While it can be very seductive to pay the minimum amount, it carries a high interest rate on the remaining amount that you will be accruing interest on the remaining balance making your purchase that much more costly. For example, if you owe $4,500.00 on your credit card, with a credit card APR( Annual Percentage Rate, which is a yearly interest rate plus any fees associated with borrowing money. It’s expressed as a percentage of the principal loan amount) of 21%, and your bill states Make a Minimum Monthly Payment of $123.75,  it is important to understand this calculation to know how long and how much you need to pay over time. The rate on the minimum payment can be either a fixed rate or, more typically can be interest + 1% or more of the balance. So with a $4,500 card balance, and making Minimum month payments, it will take 269 months to pay off this bill and because of the interest, it will cost you $7,250.00 which equals $2,750.00 more than you originally had on your credit card. This is how debt snowballs and is a sign to start taking control of your credit card balances and debt.

Steps to take to begin taking control of your credit card debt

  1. Put a list together of all of your active credit cards (ones that can be used). Write it down on lined paper or enter it in a spreadsheet.  Write down the credit card name, i.e. Visa, then next to it the Annual Percentage Rate (APR), the interest charged on past due balances, typically 20%, and then the outstanding balance, even if it is a zero balance. As shown in Figure 1. Leave one line empty at the top for step 5.
  2. Look at your latest credit card statement or visit the credit card company’s website and write down any missing data on the list. The credit card company website is the best option for getting the most updated information about your account and any relief the company offers its clients. 
  3. If you don’t have an online account, you may want to create one. Automating payment by setting up auto bill payment with your bank account will help you pay balances on time, avoiding fees, penalties, and interest charges.
  4. Most credit card issuers and debt collectors will work with you on a plan to pay off debt if you contact them and discuss your circumstances and potential hardship. They may also help delay payments and waive penalties and fees.
  5. Write down your cash or income on top of the list so you can visualize together what you own (assets) and what you owe (liabilities). If you have multiple sources of cash/income, you may want to list these on the left hand side/column of the page and the credit card balances on the right hand side/column, creating a simple balance sheet. See Figure 2.
  6. Check your updated bank account balance(s) and sources of income to see if you can apply any available cash to pay down credit card debt now and still have enough cash to pay your regular or upcoming expenses.
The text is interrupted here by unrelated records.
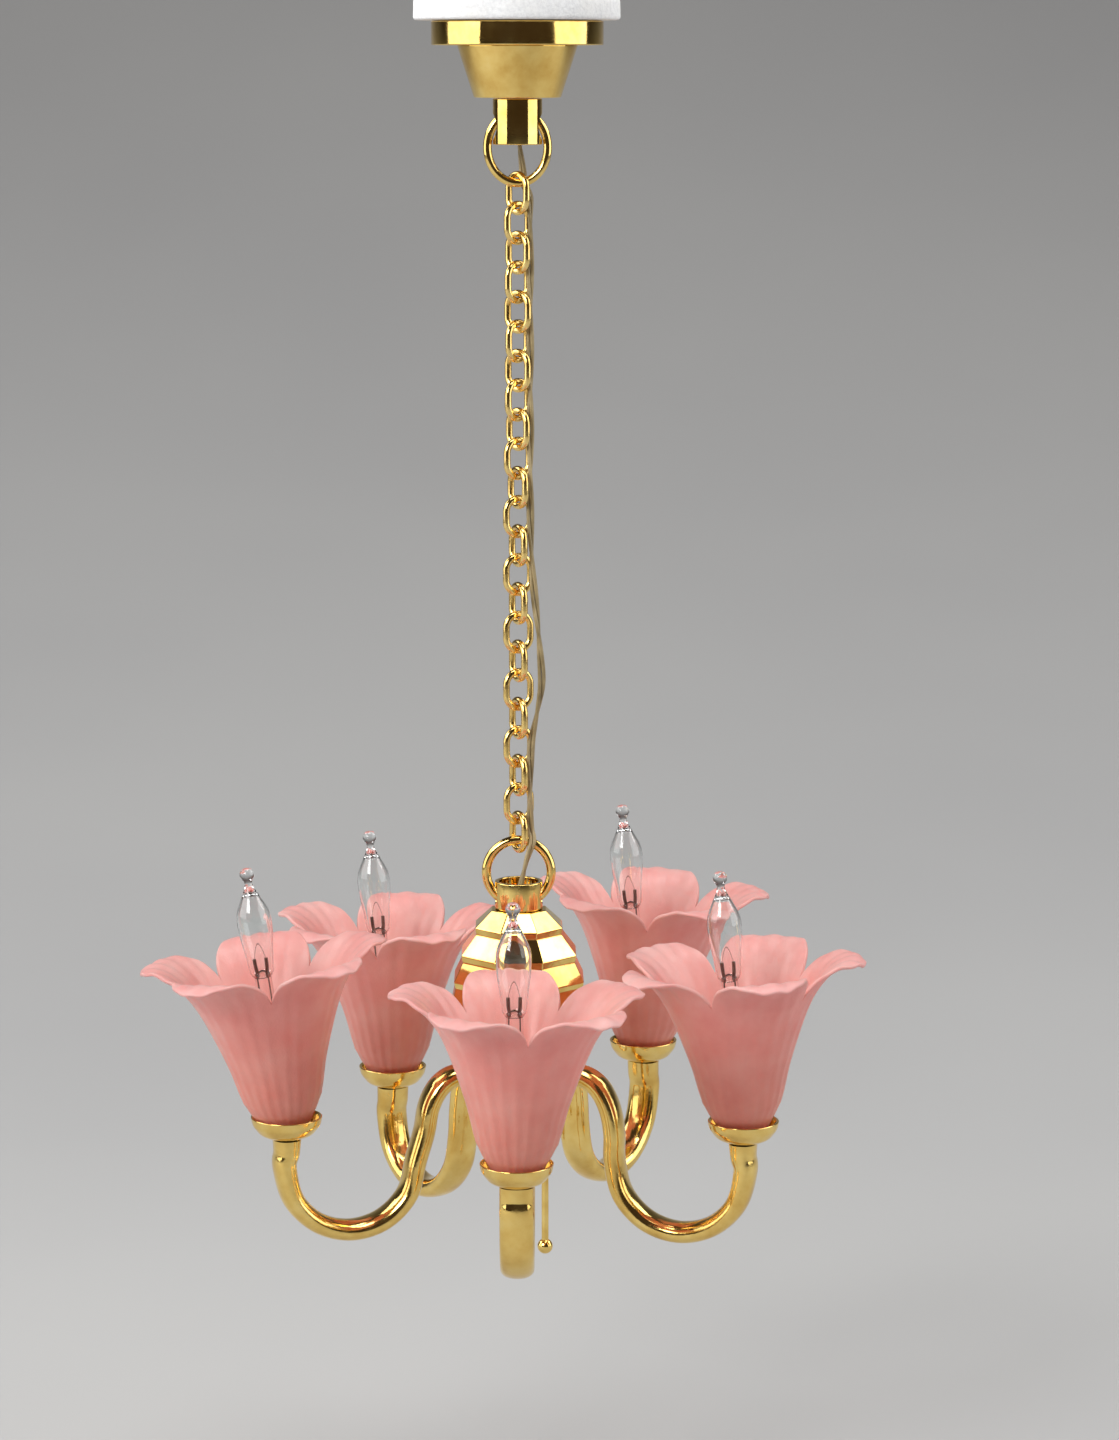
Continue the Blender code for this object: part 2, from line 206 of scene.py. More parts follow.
def smooth_path(points, steps):
    """Catmull-Rom curve through points, with a number of steps to each stretch."""
    path = []
    for n in range(len(points) - 1):
        p0 = points[max(n - 1, 0)]
        p1 = points[n]
        p2 = points[n + 1]
        p3 = points[min(n + 2, len(points) - 1)]
        for k in range(steps):
            t = k / steps
            path.append(
                (
                    p1 * 2.0
                    + (p2 - p0) * t
                    + (p0 * 2.0 - p1 * 5.0 + p2 * 4.0 - p3) * t**2
                    + (p1 * 3.0 - p0 - p2 * 3.0 + p3) * t**3
                )
                * 0.5
            )
    path.append(points[-1].copy())
    return path


def tube_rows(path, radius, sides, closed=False, reference=None):
    """Round sections along a path, turned as little as possible from one to the next."""
    rows = []
    count = len(path)
    side = reference
    for n, point in enumerate(path):
        if closed:
            along = path[(n + 1) % count] - path[n - 1]
        else:
            along = path[min(n + 1, count - 1)] - path[max(n - 1, 0)]
        along.normalize()
        if side is None:
            side = along.orthogonal()
        side = (side - along * side.dot(along)).normalized()
        other = along.cross(side)
        ring = []
        for k in range(sides):
            turn = math.tau * k / sides
            ring.append(point + (side * math.cos(turn) + other * math.sin(turn)) * radius)
        rows.append(ring)
    return rows


def oval_path(half_width, half_height, straight, count):
    """A closed oval in the XZ plane about the origin, its sides straight for a stretch."""
    path = []
    for k in range(count):
        turn = math.tau * (k + 0.5) / count
        shift = math.copysign(straight / 2.0, math.sin(turn))
        path.append(Vector((half_width * math.cos(turn), 0.0, half_height * math.sin(turn) + shift)))
    return path


def drilled(piece, radius, height):
    """Cuts a round hole of a radius and height in metres through a piece, along X."""
    bm = bmesh.new()
    bmesh.ops.create_cone(
        bm,
        cap_ends=True,
        segments=48,
        radius1=radius,
        radius2=radius,
        depth=DRILL_LENGTH * MM,
        matrix=Matrix.Translation((0.0, 0.0, height)) @ Matrix.Rotation(math.pi / 2.0, 4, "Y"),
    )
    cutter = link_object("drill", finished_mesh(bm, "drill", face_outward=False))
    cut = piece.modifiers.new("cut", "BOOLEAN")
    cut.operation = "DIFFERENCE"
    cut.solver = "EXACT"
    cut.object = cutter
    settle(piece)
    bpy.data.objects.remove(cutter)


def settle(piece, sharp=40.0):
    """Applies a piece's modifiers to its mesh."""
    bpy.context.view_layer.update()
    graph = bpy.context.evaluated_depsgraph_get()
    mesh = bpy.data.meshes.new_from_object(piece.evaluated_get(graph))
    piece.modifiers.clear()
    piece.data = mesh
    mesh.shade_smooth()
    mesh.set_sharp_from_angle(angle=math.radians(sharp))


def ripple(turn, strengths):
    """A small repeatable waviness round a turn, from (waves to the turn, strength)."""
    total = 0.0
    for n, strength in strengths:
        total += strength * math.sin(n * turn + RIPPLE_SHIFT * n)
    return total


# ---------------------------------------------------------------- materials


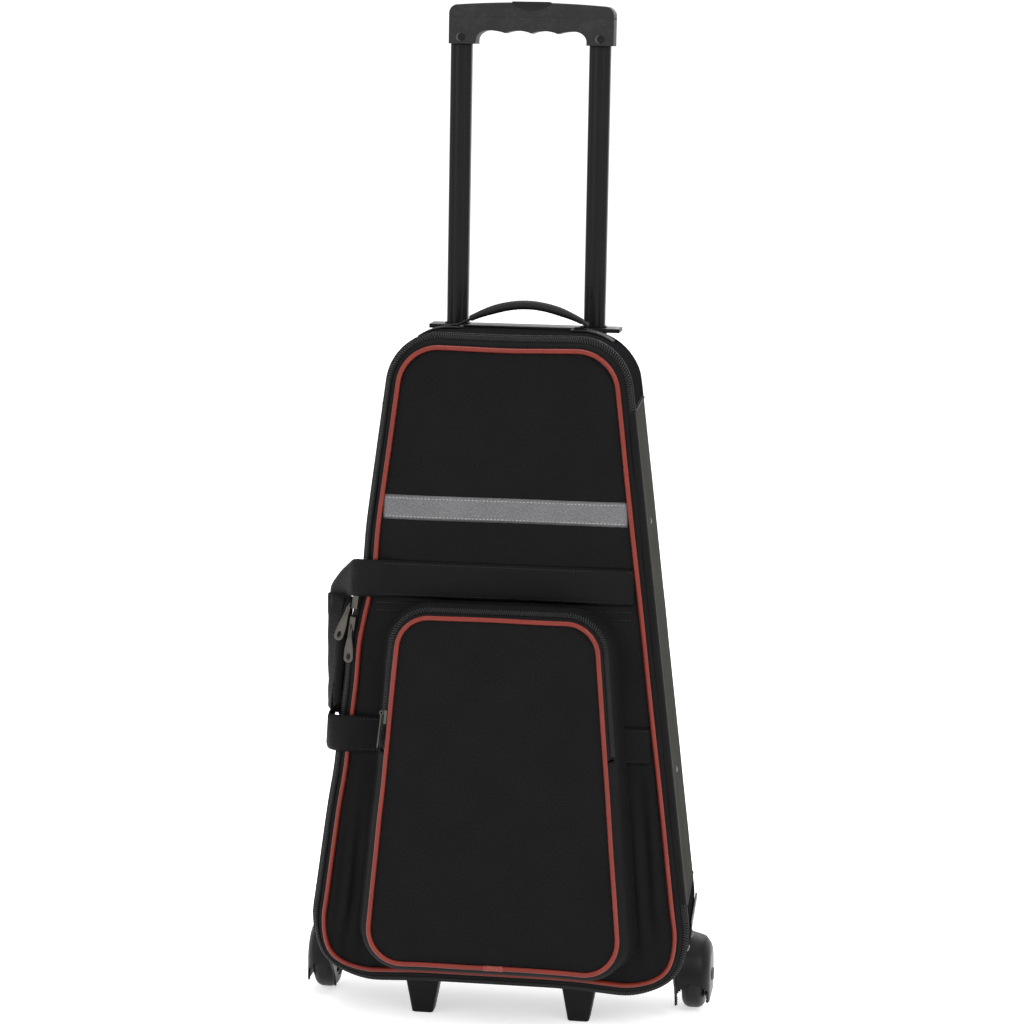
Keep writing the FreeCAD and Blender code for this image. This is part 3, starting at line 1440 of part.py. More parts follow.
doc.recompute()
faulty = [f"{item.getParent().Label if item.getParent() else ''} {item.Label}" for item in doc.Objects
          if {"Invalid", "Error"} & set(item.State)]
if faulty:
    raise RuntimeError(f"features that failed: {faulty}")
for item in SUB_PARTS:
    if item.Shape.isNull() or not item.Shape.isValid():
        raise RuntimeError(f"{item.Label} has no valid shape")

os.makedirs("parts", exist_ok=True)
for item in SUB_PARTS:
    item.Shape.exportStep(f"parts/{item.Label}.step")
print(f"{len(SUB_PARTS)} sub-parts written")
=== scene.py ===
import logging
import math
from dataclasses import dataclass
from enum import Enum
from functools import cached_property
from typing import Callable, Iterable, Optional, Sequence

import bmesh
import bpy
import numpy as np
from mathutils import Matrix, Vector

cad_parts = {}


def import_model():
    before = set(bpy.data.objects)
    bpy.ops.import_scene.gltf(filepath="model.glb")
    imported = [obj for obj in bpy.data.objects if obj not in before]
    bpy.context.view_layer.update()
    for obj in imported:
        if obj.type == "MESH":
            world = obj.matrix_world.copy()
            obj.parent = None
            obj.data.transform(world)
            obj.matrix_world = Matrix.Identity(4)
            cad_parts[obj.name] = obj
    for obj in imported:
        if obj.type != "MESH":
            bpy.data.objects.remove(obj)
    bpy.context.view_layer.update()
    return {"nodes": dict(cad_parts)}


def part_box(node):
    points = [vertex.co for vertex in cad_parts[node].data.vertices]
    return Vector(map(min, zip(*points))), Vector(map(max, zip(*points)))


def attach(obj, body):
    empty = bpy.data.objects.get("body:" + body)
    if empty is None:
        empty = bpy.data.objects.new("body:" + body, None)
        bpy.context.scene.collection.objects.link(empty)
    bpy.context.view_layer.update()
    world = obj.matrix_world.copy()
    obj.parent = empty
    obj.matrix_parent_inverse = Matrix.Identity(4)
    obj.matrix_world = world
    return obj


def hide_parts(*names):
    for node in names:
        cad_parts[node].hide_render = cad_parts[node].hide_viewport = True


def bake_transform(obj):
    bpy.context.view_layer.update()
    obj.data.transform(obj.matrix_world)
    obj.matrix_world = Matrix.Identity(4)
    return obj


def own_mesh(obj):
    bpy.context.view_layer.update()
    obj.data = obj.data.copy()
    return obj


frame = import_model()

logging.basicConfig(level=logging.INFO, format="%(message)s")
LOG = logging.getLogger("kit_case")

Array = np.ndarray

# Lengths are millimetres in the part's frame; MM turns them into metres.
MM = 0.001
LEFT, RIGHT = -1, 1
SIDE_NAMES = {LEFT: "left", RIGHT: "right"}
FORWARD = np.array([0.0, -1.0, 0.0])
TINY = 1e-9

# Y of the plane that the front piping's centre line lies in; depths count from it.
PANEL_PLANE = -55.25
# Offset of the case's outer cloth from that centre line.
SHELL = 14.4
# How far the case's top falls towards the back.
TOP_FALL = 6.4
# How far each side moves in towards the back, the depths over which it does,
# and the half width from which a place moves by the full amount.
TAPER, TAPER_START, TAPER_RUN, TAPER_HALF = 5.0, 10.0, 142.0, 80.0
# Heights of the middles of the two straps, and of the zipper's ends on the right.
STRAP_HIGH, STRAP_LOW = 461.0, 299.5
ZIPPER_HIGH, ZIPPER_LOW = 637.0, 133.0
# Half distance between the telescopic tubes, and how far the grip stands to their right.
TUBE_SPREAD = 71.5
GRIP_SHIFT = 1.5


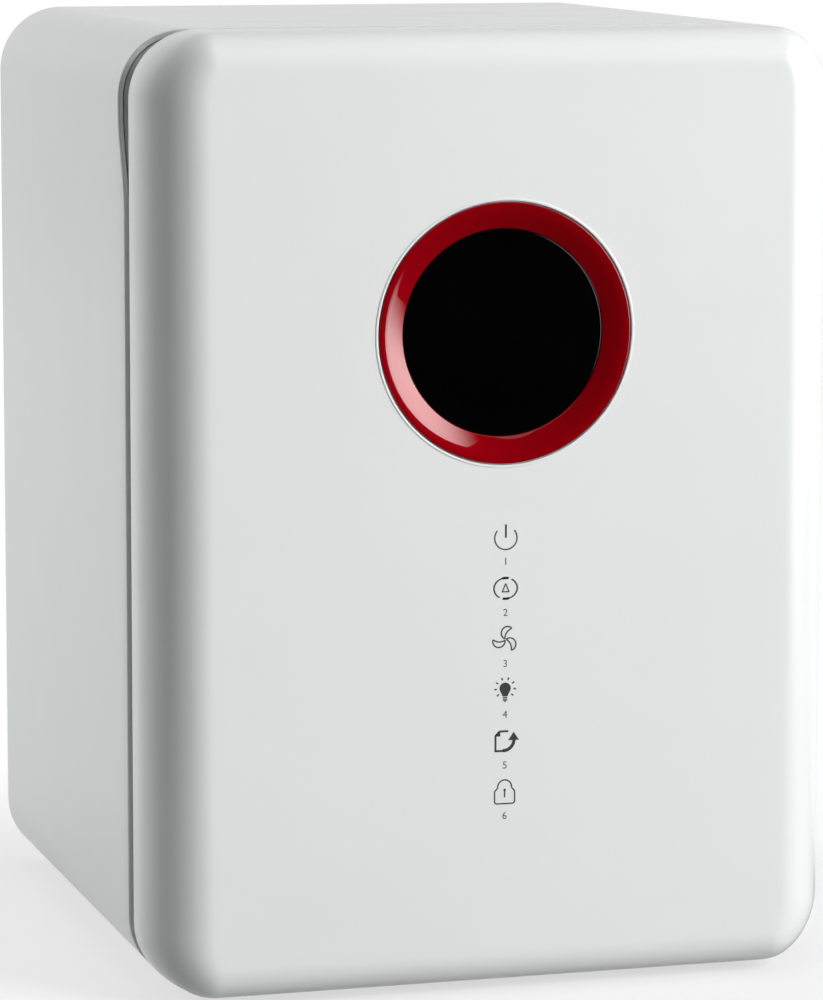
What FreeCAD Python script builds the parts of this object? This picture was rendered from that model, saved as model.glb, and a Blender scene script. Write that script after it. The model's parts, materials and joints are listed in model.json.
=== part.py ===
"""Countertop dish sterilizer cabinet: a glossy moulded casing around a stainless chamber with two wire
racks, ultraviolet lamps, a warm-air fan, and a thick hinged door with a round window.

Row frame, millimetres: +X right and -Y towards the person who faces the door, +Z up.  The origin is on the
surface that the feet stand on, under the middle of the cabinet.
"""
import FreeCAD, Part
import math
import os
import re
import MeshPart
import Sketcher

os.makedirs("parts", exist_ok=True)
Vector = FreeCAD.Vector
doc = FreeCAD.newDocument("dish_sterilizer_cabinet")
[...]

Paying off debt as soon as practical will reduce accruing interests, reduce the balance you owe and help you pay off debt quicker.
  7. Below is an easy Savvy Ladies Calculator to determine how much your credit card balance is costing you each month. Click on the image below to download the calculator.

Strategies to Assist in Putting a Plan in Place to Pay Down Debt

  1. Pay down as much debt as you can each month. And typically pay down debt with the highest interest rate first.
  2. There are many simple strategies to help pay off credit card debt, and automating payments directly is very beneficial once you determine how much each month you have within your monthly cash to use to pay your debt down. 
  3. “Snowball”, is a method where you align your list with the lowest credit card balance first to the largest. Like a snowball rolling down a hill, you’ll pay off the smallest balance first and gradually make bigger and bigger payments, eventually eliminating all of the debt on the list. 
  4. Avalanche, is the preferred method which works by reordering your list with the highest ARP first to the lowest. Like an avalanche, paying off the credit card balance with the highest interest rate first and so on will be a faster and cheaper way to pay off debt. 

Choose the strategy that suits you best.